[Supplied information start]

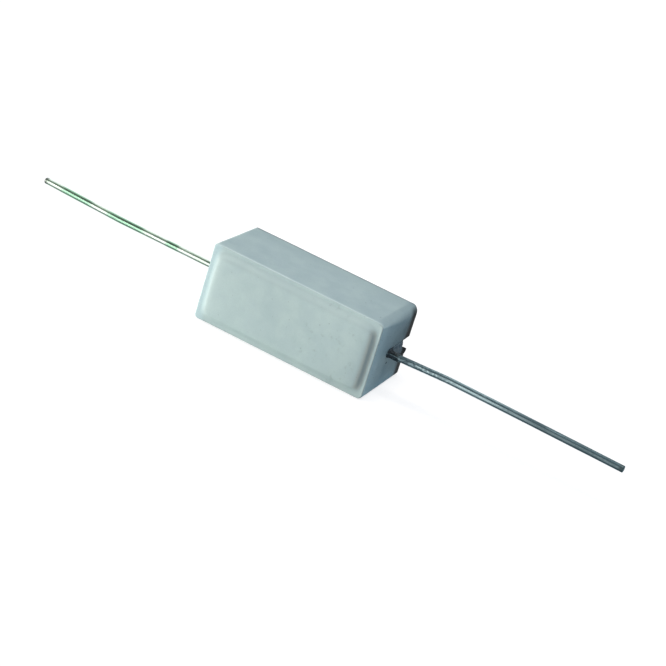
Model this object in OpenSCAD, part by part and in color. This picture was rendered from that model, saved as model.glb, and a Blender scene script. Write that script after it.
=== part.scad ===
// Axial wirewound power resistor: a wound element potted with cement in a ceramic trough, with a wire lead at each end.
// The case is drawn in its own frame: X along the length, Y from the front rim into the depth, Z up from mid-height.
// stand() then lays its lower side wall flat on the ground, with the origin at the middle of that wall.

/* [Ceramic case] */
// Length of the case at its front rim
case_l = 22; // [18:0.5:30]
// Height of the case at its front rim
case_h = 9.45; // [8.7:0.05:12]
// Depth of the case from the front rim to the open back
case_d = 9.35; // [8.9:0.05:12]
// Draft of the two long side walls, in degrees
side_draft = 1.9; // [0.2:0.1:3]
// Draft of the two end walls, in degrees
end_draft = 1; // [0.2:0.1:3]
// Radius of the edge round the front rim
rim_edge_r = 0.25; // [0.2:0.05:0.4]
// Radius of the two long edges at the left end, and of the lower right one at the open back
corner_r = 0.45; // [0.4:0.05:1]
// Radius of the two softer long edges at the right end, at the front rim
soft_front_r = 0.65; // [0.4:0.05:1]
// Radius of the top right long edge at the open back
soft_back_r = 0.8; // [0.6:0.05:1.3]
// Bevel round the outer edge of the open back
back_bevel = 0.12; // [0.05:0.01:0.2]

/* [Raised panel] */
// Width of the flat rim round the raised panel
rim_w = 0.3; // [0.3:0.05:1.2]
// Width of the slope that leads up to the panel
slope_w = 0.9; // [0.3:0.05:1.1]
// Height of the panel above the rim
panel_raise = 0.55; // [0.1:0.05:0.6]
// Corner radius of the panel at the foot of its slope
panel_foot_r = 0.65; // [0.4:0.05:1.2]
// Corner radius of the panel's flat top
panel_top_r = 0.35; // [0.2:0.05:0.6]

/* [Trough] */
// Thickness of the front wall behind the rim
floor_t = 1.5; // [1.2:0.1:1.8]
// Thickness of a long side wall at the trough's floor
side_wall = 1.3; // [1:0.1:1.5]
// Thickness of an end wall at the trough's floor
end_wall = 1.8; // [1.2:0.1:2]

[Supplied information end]

**Problem**: Please output the complete data exactly.

**Written reply**:
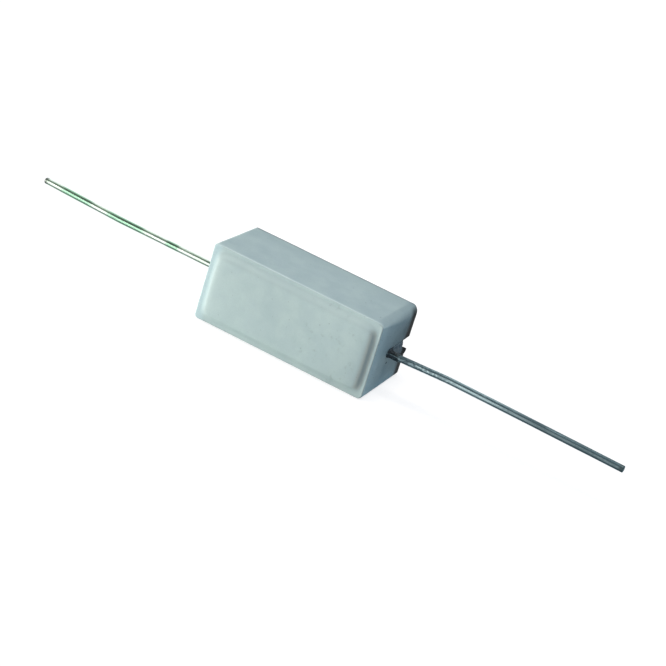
Model this object in OpenSCAD, part by part and in color. This picture was rendered from that model, saved as model.glb, and a Blender scene script. Write that script after it.
=== part.scad ===
// Axial wirewound power resistor: a wound element potted with cement in a ceramic trough, with a wire lead at each end.
// The case is drawn in its own frame: X along the length, Y from the front rim into the depth, Z up from mid-height.
// stand() then lays its lower side wall flat on the ground, with the origin at the middle of that wall.

/* [Ceramic case] */
// Length of the case at its front rim
case_l = 22; // [18:0.5:30]
// Height of the case at its front rim
case_h = 9.45; // [8.7:0.05:12]
// Depth of the case from the front rim to the open back
case_d = 9.35; // [8.9:0.05:12]
// Draft of the two long side walls, in degrees
side_draft = 1.9; // [0.2:0.1:3]
// Draft of the two end walls, in degrees
end_draft = 1; // [0.2:0.1:3]
// Radius of the edge round the front rim
rim_edge_r = 0.25; // [0.2:0.05:0.4]
// Radius of the two long edges at the left end, and of the lower right one at the open back
corner_r = 0.45; // [0.4:0.05:1]
// Radius of the two softer long edges at the right end, at the front rim
soft_front_r = 0.65; // [0.4:0.05:1]
// Radius of the top right long edge at the open back
soft_back_r = 0.8; // [0.6:0.05:1.3]
// Bevel round the outer edge of the open back
back_bevel = 0.12; // [0.05:0.01:0.2]

/* [Raised panel] */
// Width of the flat rim round the raised panel
rim_w = 0.3; // [0.3:0.05:1.2]
// Width of the slope that leads up to the panel
slope_w = 0.9; // [0.3:0.05:1.1]
// Height of the panel above the rim
panel_raise = 0.55; // [0.1:0.05:0.6]
// Corner radius of the panel at the foot of its slope
panel_foot_r = 0.65; // [0.4:0.05:1.2]
// Corner radius of the panel's flat top
panel_top_r = 0.35; // [0.2:0.05:0.6]

/* [Trough] */
// Thickness of the front wall behind the rim
floor_t = 1.5; // [1.2:0.1:1.8]
// Thickness of a long side wall at the trough's floor
side_wall = 1.3; // [1:0.1:1.5]
// Thickness of an end wall at the trough's floor
end_wall = 1.8; // [1.2:0.1:2]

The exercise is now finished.